Task objective:
Your task is to copy the lines between the line containing "turntable_plate();" and the line containing "obj.matrix_parent_inverse = Matrix.Identity(4)", counting both of those lines, and to emit nothing more.
#### Raw data ####
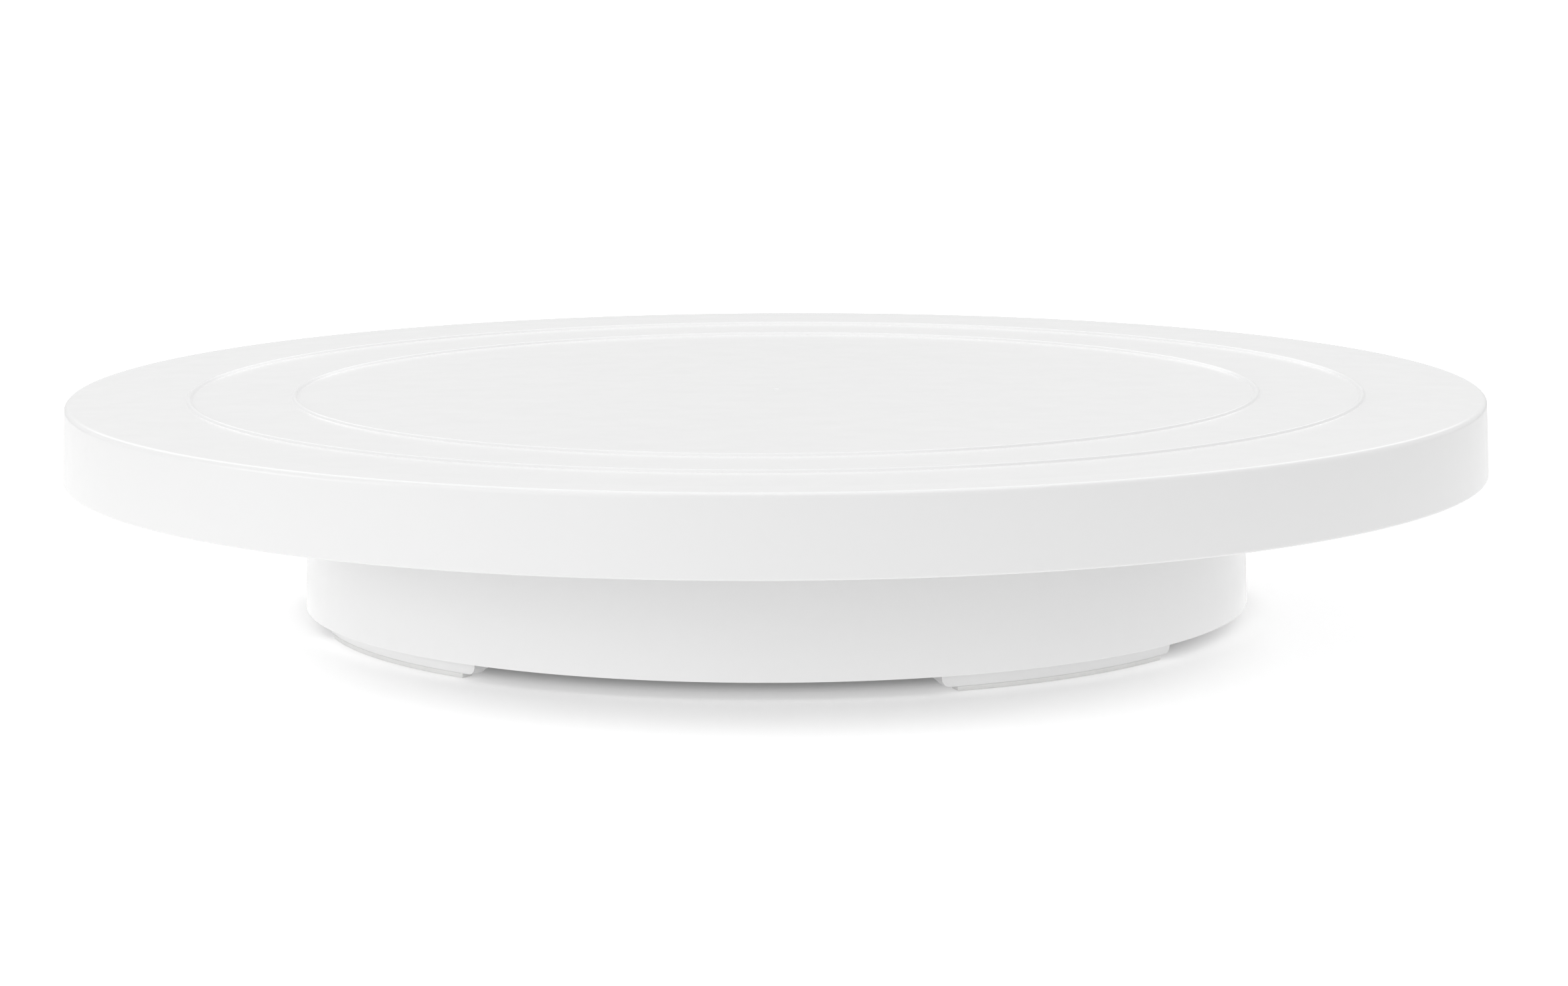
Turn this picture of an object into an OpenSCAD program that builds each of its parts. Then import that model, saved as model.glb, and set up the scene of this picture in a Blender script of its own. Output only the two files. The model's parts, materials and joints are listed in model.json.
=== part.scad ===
// Lazy susan turntable: a round moulded plate that spins on a low drum-shaped base.
// The origin is on the standing surface, on the spin axis, +Z up. The base's front gap faces -Y.
// Under the plate runs a ring of steel balls in a moulded cage, and a steel spindle keeps it centred.

/* [Plate] */
// Diameter of the plate, over the skirt's lower edge
plate_d = 280; // [240:1:320]
// Height of the top face above the surface that the base stands on
top_z = 45; // [44:0.5:52]
// Height of the skirt, from its lower edge to the top face
skirt_h = 15; // [13:0.5:17]
// Draft of the skirt: how far it leans in towards the top
skirt_draft = 2.3; // [0:0.1:4]
// Rounding of the plate's upper edge
rim_r = 1.5; // [0.8:0.1:2]
// Thickness of the plate's top
plate_t = 2.4; // [2:0.1:3]
// Thickness of the skirt
skirt_t = 2.2; // [1.6:0.1:3]
// Radius of the inner raised ring on the top
ring_1_r = 94.8; // [60:0.1:100]
// Radius of the outer raised ring on the top
ring_2_r = 115.3; // [104:0.1:118]
// Number of stiffening ribs under the plate
plate_ribs = 16; // [8:2:24]

/* [Base] */
// Diameter of the base's shell at its lower edge
base_d = 186.6; // [170:0.1:200]
// Height of the shell's lower edge above the surface
shell_z = 3.6; // [3:0.1:5]
// Draft of the shell: how far it leans in towards the top
shell_draft = 1.9; // [0:0.1:3]
// Wall of the shell and of the deck
base_t = 2.4; // [2:0.1:3]
// Number of stiffening ribs under the deck
base_ribs = 12; // [8:4:16]

/* [Feet] */
// Inset of the feet from the shell's outer edge
foot_inset = 3.3; // [2.6:0.1:5]
// Width of a foot, measured towards the centre
foot_w = 5.5; // [4.5:0.5:14]
// Arc that one foot covers
foot_arc = 36; // [24:1:44]
// Arc of the front and rear gaps between the feet
gap_arc = 57.7; // [50:0.1:66]
// Thickness of the grip pads under the feet
pad_t = 0.9; // [0.6:0.1:1.5]

/* [Bearing] */
// Number of balls
balls = 24; // [16:1:24]
// Diameter of a ball
ball_d = 5; // [4:0.5:5]
// Radius of the circle that the balls run on
track_r = 72; // [66:0.5:76]
// Diameter of the spindle
spindle_d = 8; // [6:0.5:8]

/* [Hidden] */
$fn = 144;
eps = 0.01;
play = 0.05;                          // running clearance of the balls and the spindle
ARC_STEPS = 6;                        // straight steps in a rounded corner of an outline

plate_r = plate_d / 2;
skirt_z = top_z - skirt_h;
ceiling_z = top_z - plate_t;          // underside of the plate's top
rib_h = 3.5;                          // depth of the plate's ribs and of its ball track
rib_t = 1.8;
ring_w = 1;                           // raised rings on the top
ring_h = 0.5;
gate_r = 0.7;                         // moulding gate mark in the middle of the top
gate_h = 0.12;

ball_r = ball_d / 2;
groove_r = ball_r + play;
track_w = 11;
track_gap = 2.4;                      // between the plate's track and the base's track
ball_z = ceiling_z - rib_h - track_gap / 2;
cage_t = 1.9;
cage_w = 8.4;
cage_z = ball_z - track_gap / 2 + play;
pocket_r = ball_r + 0.1;

deck_z = ball_z - track_gap / 2 - 2.6;  // top of the base's deck
base_r = base_d / 2;
shell_top_r = base_r - tan(shell_draft) * (deck_z - shell_z);
deck_round = 2;                       // rounding where the shell meets the deck
base_rib_h = 3.4;

foot_r = base_r - foot_inset;
foot_inner_r = foot_r - foot_w;
foot_top_z = shell_z + 5;
foot_round = 1.7;                     // lower corners at a foot's two ends
foot_bevel = 2.6;                     // width of the bevel under a foot's inner side
foot_rise = 1.2;                      // height of that bevel
pad_inset = 2;                        // degrees at each end of a pad
foot_angles = [for (side = [-1, 1], end = [-1, 1]) side * 90 + end * (gap_arc + foot_arc) / 2];

spindle_r = spindle_d / 2;
bush_wall = 2;
bush_r = spindle_r + bush_wall;
flange_r = bush_r + 3;
flange_t = 1;
boss_r = bush_r + 4.5;                // boss of the base around the bush
boss_z = 22;                          // lower end of that boss
hub_r = spindle_r + 5;                // boss of the plate around the spindle
hub_z = deck_z + flange_t + 0.4;
spindle_top_z = top_z - 3.8;
washer_r = 8.5;
nylon_t = 0.8;
steel_t = 1;
spindle_z = boss_z - nylon_t - 2 * play;  // the spindle's lower end, against the steel washer
screw_r = 2;
screw_l = 8.5;
screw_head_r = 3.8;
screw_head_h = 2.4;

BALL_NAMES = [for (i = [1 : balls]) str("ball_", i < 10 ? "0" : "", i)];
PAD_NAMES = ["foot_pad_front_left", "foot_pad_front_right", "foot_pad_rear_right", "foot_pad_rear_left"];

// Points of a rounded corner about centre c, from angle a to angle b
function corner(c, r, a, b) =
    [for (i = [0 : ARC_STEPS]) let (t = a + (b - a) * i / ARC_STEPS) c + r * [cos(t), sin(t)]];

// Centre of a round of radius r under a flat top at height z, inside a wall that leans in by draft
// degrees from the foot radius at foot_z
function rim_centre(z, r, foot_radius, foot_z, draft) =
    [foot_radius - (r + sin(draft) * (z - r - foot_z)) / cos(draft), z - r];

// A solid of revolution from an outline in radius and height
module turned() rotate_extrude() children();

// A flat ring with chamfered edges
module washer(inner, outer, z, t, chamfer = 0.15)
    turned() polygon([
        [inner, z], [outer - chamfer, z], [outer, z + chamfer],
        [outer, z + t - chamfer], [outer - chamfer, z + t], [inner, z + t]
    ]);

// Radial ribs, evenly spread round the axis
module ribs(count, from_r, to_r, z, h, t)
    for (i = [0 : count - 1])
        rotate([0, 0, (i + 0.5) * 360 / count])
            translate([from_r, -t / 2, z])
                cube([to_r - from_r, t, h]);

// Section of a low ring that stands on the top, with round shoulders
module ring_outline(r) {
    shoulder = 0.35;
    foot = 0.5;                       // how far the section reaches down into the plate
    x = ring_w / 2 - shoulder;
    y = top_z + ring_h - shoulder;
    polygon(concat(
        [[r - ring_w / 2, top_z - foot], [r + ring_w / 2, top_z - foot]],
        corner([r + x, y], shoulder, 0, 90),
        corner([r - x, y], shoulder, 90, 180)
    ));
}

module plate_outline() {
    rim = rim_centre(top_z, rim_r, plate_r, skirt_z, skirt_draft);
    lip = 0.4;                        // rounding of the skirt's lower edge
    lean = tan(skirt_draft) * (ceiling_z - skirt_z);
    inner_r = plate_r - skirt_t;
    polygon(concat(
        [[0, ceiling_z], [inner_r - lean, ceiling_z], [inner_r, skirt_z + lip]],
        corner([inner_r + lip, skirt_z + lip], lip, 180, 270),
        corner([plate_r - lip, skirt_z + lip], lip, 270, 360),
        corner(rim, rim_r, skirt_draft, 90),
        [[0, top_z]]
    ));
    ring_outline(ring_1_r);
    ring_outline(ring_2_r);
}

// Section of a raised ring, centred on radius r
module band(r, w, z, h) translate([r - w / 2, z]) square([w, h]);

// Section of a ball track's raised ring, with its groove
module track_outline(z, h) difference() {
    band(track_r, track_w, z, h);
    translate([track_r, ball_z]) circle(r = groove_r);
}

module turntable_plate() {
    rib_z = ceiling_z - rib_h;
    wall_r = plate_r - skirt_t - 0.3;
    color("white")
    difference() {
        union() {
            turned() plate_outline();
            turned() track_outline(rib_z, rib_h + eps);
            turned() band((plate_r + track_r) / 2, rib_t, rib_z, rib_h + eps);
            translate([0, 0, hub_z]) cylinder(r = hub_r, h = ceiling_z - hub_z + eps);
            ribs(plate_ribs, track_r + track_w / 2 - 1, wall_r, rib_z, rib_h + eps, rib_t);
            ribs(plate_ribs / 2, hub_r - 1, track_r - track_w / 2 + 1, rib_z, rib_h + eps, rib_t);
        }
        translate([0, 0, hub_z - 1]) cylinder(r = spindle_r, h = spindle_top_z - hub_z + 1);
        translate([0, 0, top_z - gate_h]) cylinder(r = gate_r, h = 1);
    }
}

module shell_outline() {
    inner_r = shell_top_r - base_t;
    edge = 0.3;                       // rounding of the shell's lower edge
    rim = rim_centre(deck_z, deck_round, base_r, shell_z, shell_draft);
    polygon(concat(
        [[bush_r, deck_z - base_t], [inner_r - 1, deck_z - base_t], [inner_r, deck_z - base_t - 1]],
        [[base_r - base_t, shell_z]],
        corner([base_r - edge, shell_z + edge], edge, 270, 360),
        corner(rim, deck_round, shell_draft, 90),
        [[bush_r, deck_z]]
    ));
}

// A block that covers one foot's arc about +X, with round lower corners at its two ends. The foot's
// section is cut from it.
module foot_block() {
    reach = 2 * base_r;
    tall = foot_top_z + 1;            // taller than a foot, so that the cuts go right through
    difference() {
        translate([foot_inner_r / 2, -reach / 2, pad_t]) cube([reach / 2, reach, foot_top_z]);
        for (side = [-1, 1])
            rotate([0, 0, side * foot_arc / 2]) {
                translate([0, side > 0 ? 0 : -reach, 0]) cube([reach, reach, tall + pad_t]);
                difference() {
                    translate([0, side > 0 ? -foot_round : 0, 0]) cube([reach, foot_round, pad_t + foot_round]);
                    translate([0, -side * foot_round, pad_t + foot_round])
                        rotate([0, 90, 0]) cylinder(r = foot_round, h = reach);
                }
            }
    }
}

// Section of a foot: it hangs below the shell, with a bevel under its inner side, and above the
// shell's edge it reaches into the wall
module feet_outline() {
    step_z = shell_z + 0.4;
    polygon([
        [foot_r, pad_t], [foot_r, shell_z + 1], [foot_inner_r, shell_z + 1],
        [foot_inner_r, pad_t + foot_rise], [foot_inner_r + foot_bevel, pad_t],
    ]);
    translate([foot_inner_r, step_z]) square([foot_w + 1.6, foot_top_z - step_z]);
}

module base_housing() {
    rib_z = deck_z - base_t - base_rib_h;
    color("white")
    difference() {
        union() {
            turned() shell_outline();
            turned() track_outline(deck_z - eps, ball_z - track_gap / 2 - deck_z + eps);
            turned() band(track_r, rib_t, rib_z, base_rib_h + eps);
            translate([0, 0, boss_z]) cylinder(r = boss_r, h = deck_z - boss_z);
            ribs(base_ribs, boss_r - 1, shell_top_r - base_t + 0.5, rib_z, base_rib_h + eps, rib_t);
            intersection() {
                turned() feet_outline();
                union() for (a = foot_angles) rotate([0, 0, a]) foot_block();
            }
        }
        translate([0, 0, boss_z - 1]) cylinder(r = bush_r, h = deck_z - boss_z + 2);
    }
}

module ball_cage() {
    color("gainsboro")
    difference() {
        washer(track_r - cage_w / 2, track_r + cage_w / 2, cage_z, cage_t, 0.2);
        for (i = [0 : balls - 1])
            rotate([0, 0, i * 360 / balls])
                translate([track_r, 0, cage_z - 1])
                    cylinder(r = pocket_r, h = cage_t + 2, $fn = 48);
    }
}

module ball(i) {
    color("silver")
    rotate([0, 0, i * 360 / balls])
        translate([track_r, 0, ball_z])
            sphere(r = ball_r, $fn = 48);
}

module spindle() {
    chamfer = 0.4;
    tapped_l = screw_l + 0.5;
    color("silver")
    turned() polygon([
        [0, spindle_z + tapped_l], [screw_r, spindle_z + tapped_l], [screw_r, spindle_z],
        [spindle_r - chamfer, spindle_z], [spindle_r, spindle_z + chamfer],
        [spindle_r, spindle_top_z - chamfer], [spindle_r - chamfer, spindle_top_z], [0, spindle_top_z]
    ]);
}

module spindle_bush() {
    bore = spindle_r + play;
    color("ivory")
    turned() polygon([
        [bore, boss_z], [bush_r, boss_z], [bush_r, deck_z], [flange_r, deck_z],
        [flange_r, deck_z + flange_t], [bore, deck_z + flange_t]
    ]);
}

module thrust_washer() {
    color("ivory") washer(spindle_r + 0.15, washer_r, boss_z - nylon_t, nylon_t);
}

module flat_washer() {
    color("silver") washer(screw_r + 0.15, washer_r, spindle_z - steel_t, steel_t);
}

module retaining_screw() {
    head_z = spindle_z - steel_t;
    slot = [screw_head_r * 1.1, 0.9, 1.3];
    round_r = 1.6;                    // rounding of the pan head
    color("silver")
    difference() {
        turned() polygon(concat(
            [[0, head_z + screw_l], [screw_r - 0.4, head_z + screw_l], [screw_r, head_z + screw_l - 0.4]],
            [[screw_r, head_z], [screw_head_r, head_z]],
            corner([screw_head_r - round_r, head_z - screw_head_h + round_r], round_r, 0, -90),
            [[0, head_z - screw_head_h]]
        ));
        for (a = [0, 90])
            rotate([0, 0, a])
                translate([-slot.x / 2, -slot.y / 2, head_z - screw_head_h - eps])
                    cube([slot.x, slot.y, slot.z]);
    }
}

module foot_pad(a) {
    arc = foot_arc - 2 * pad_inset;
    color("whitesmoke")
    rotate([0, 0, a - arc / 2])
        rotate_extrude(angle = arc)
            translate([foot_inner_r + foot_bevel + 0.2, 0]) square([foot_w - foot_bevel - 0.3, pad_t]);
}

turntable_plate();
base_housing();
ball_cage();
spindle();
spindle_bush();
thrust_washer();
flat_washer();
retaining_screw();
for (i = [0 : len(PAD_NAMES) - 1])
    foot_pad(foot_angles[i]);
for (i = [0 : balls - 1])
    ball(i);
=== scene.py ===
"""Lazy susan turntable: detailed mouldings, materials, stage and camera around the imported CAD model.

Everything is in metres in the CAD frame. Outlines are written in millimetres and scaled by MM.
"""

import json
import math

import bmesh
import bpy
from mathutils import Matrix, Vector

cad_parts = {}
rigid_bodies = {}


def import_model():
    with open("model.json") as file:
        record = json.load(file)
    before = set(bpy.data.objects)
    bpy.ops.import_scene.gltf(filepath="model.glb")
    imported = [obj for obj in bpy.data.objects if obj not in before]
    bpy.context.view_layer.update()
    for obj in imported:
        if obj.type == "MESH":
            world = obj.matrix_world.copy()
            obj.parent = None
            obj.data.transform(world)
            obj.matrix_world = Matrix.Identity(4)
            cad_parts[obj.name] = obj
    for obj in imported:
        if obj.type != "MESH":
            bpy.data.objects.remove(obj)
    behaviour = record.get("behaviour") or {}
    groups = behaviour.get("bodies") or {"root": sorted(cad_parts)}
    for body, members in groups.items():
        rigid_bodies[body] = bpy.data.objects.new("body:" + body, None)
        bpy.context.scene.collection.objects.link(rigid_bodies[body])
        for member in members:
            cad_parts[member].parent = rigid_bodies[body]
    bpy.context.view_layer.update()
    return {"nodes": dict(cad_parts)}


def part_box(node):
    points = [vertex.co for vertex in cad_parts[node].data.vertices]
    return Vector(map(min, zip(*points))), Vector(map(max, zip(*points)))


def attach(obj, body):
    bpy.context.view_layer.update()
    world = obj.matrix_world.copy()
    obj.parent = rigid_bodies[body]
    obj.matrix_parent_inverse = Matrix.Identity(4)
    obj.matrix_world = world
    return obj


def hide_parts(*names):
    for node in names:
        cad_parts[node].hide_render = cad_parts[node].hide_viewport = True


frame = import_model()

MM = 0.001

# ---------------------------------------------------------------- sizes, in millimetres


def cad_box_mm(node):
    """Lowest and highest corner of a CAD node, in millimetres."""
    low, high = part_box(node)
    return low / MM, high / MM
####
Exercise output:
turntable_plate();
base_housing();
ball_cage();
spindle();
spindle_bush();
thrust_washer();
flat_washer();
retaining_screw();
for (i = [0 : len(PAD_NAMES) - 1])
    foot_pad(foot_angles[i]);
for (i = [0 : balls - 1])
    ball(i);
=== scene.py ===
"""Lazy susan turntable: detailed mouldings, materials, stage and camera around the imported CAD model.

Everything is in metres in the CAD frame. Outlines are written in millimetres and scaled by MM.
"""

import json
import math

import bmesh
import bpy
from mathutils import Matrix, Vector

cad_parts = {}
rigid_bodies = {}


def import_model():
    with open("model.json") as file:
        record = json.load(file)
    before = set(bpy.data.objects)
    bpy.ops.import_scene.gltf(filepath="model.glb")
    imported = [obj for obj in bpy.data.objects if obj not in before]
    bpy.context.view_layer.update()
    for obj in imported:
        if obj.type == "MESH":
            world = obj.matrix_world.copy()
            obj.parent = None
            obj.data.transform(world)
            obj.matrix_world = Matrix.Identity(4)
            cad_parts[obj.name] = obj
    for obj in imported:
        if obj.type != "MESH":
            bpy.data.objects.remove(obj)
    behaviour = record.get("behaviour") or {}
    groups = behaviour.get("bodies") or {"root": sorted(cad_parts)}
    for body, members in groups.items():
        rigid_bodies[body] = bpy.data.objects.new("body:" + body, None)
        bpy.context.scene.collection.objects.link(rigid_bodies[body])
        for member in members:
            cad_parts[member].parent = rigid_bodies[body]
    bpy.context.view_layer.update()
    return {"nodes": dict(cad_parts)}


def part_box(node):
    points = [vertex.co for vertex in cad_parts[node].data.vertices]
    return Vector(map(min, zip(*points))), Vector(map(max, zip(*points)))


def attach(obj, body):
    bpy.context.view_layer.update()
    world = obj.matrix_world.copy()
    obj.parent = rigid_bodies[body]
    obj.matrix_parent_inverse = Matrix.Identity(4)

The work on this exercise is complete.